SSD implementation in arcgis.learn
Armed with these fundamental concepts, we are now ready to define a SSD model. arcgis.learn allows us to define a SSD architecture just through a single line of code. For example:
ssd = SingleShotDetector(data, grids=[4], zooms=[1.0], ratios=[[1.0, 1.0]])
The grids parameter specifies the size of the grid cell, in this case 4x4. Additionally, we are specifying a zoom level of 1.0 and aspect ratio of 1.0:1.0. What this essentially means is that the network will create an anchor box for each grid cell, which is the same size as the grid cell (zoom level of 1.0) and is square in shape with an aspect ratio of 1.0:1.0. The output activations along the depth of the final feature map are used to shift and scale (within a reasonable limit) this anchor box so it can approach the actual bounding box of the object even if it doesn’t exactly match with the anchor box.
For more information about the API, please go to the API reference.
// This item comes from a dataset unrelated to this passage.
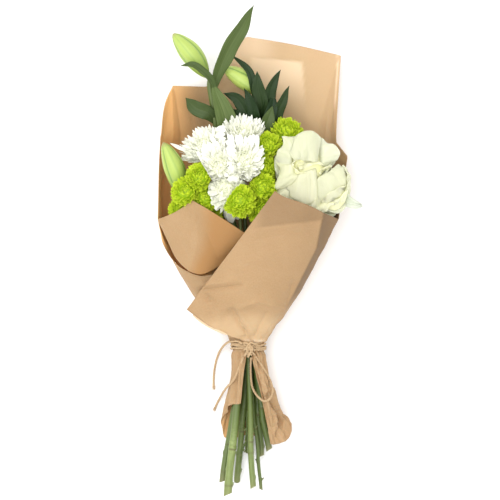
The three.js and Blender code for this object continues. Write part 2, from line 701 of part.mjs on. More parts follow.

As arcgis.learn is built upon fast.ai, more explanation about SSD can be found at fast.ai's Multi-object detection lesson [5].
References
- [1] Joseph Redmon, Santosh Divvala, Ross Girshick, Ali Farhadi: “You Only Look Once: Unified, Real-Time Object Detection”, 2015; arXiv:1506.02640.
- [2] Wei Liu, Dragomir Anguelov, Dumitru Erhan, Christian Szegedy, Scott Reed, Cheng-Yang Fu: “SSD: Single Shot MultiBox Detector”, 2016; arXiv:1512.02325.
- [3] Zeiler, Matthew D., and Rob Fergus. "Visualizing and understanding convolutional networks." In European conference on computer vision, pp. 818-833. springer, Cham, 2014.
- [4] Dang Ha The Hien. A guide to receptive field arithmetic for Convolutional Neural Networks. https://medium.com/mlreview/a-guide-to-receptive-field-arithmetic-for-convolutional-neural-networks-e0f514068807
- [5] Howard Jeremy. Lesson 9: Deep Learning Part 2 2018 - Multi-object detection. https://docs.fast.ai/vision.models.unet.html#Dynamic-U-Net. Accessed 2 September 2019.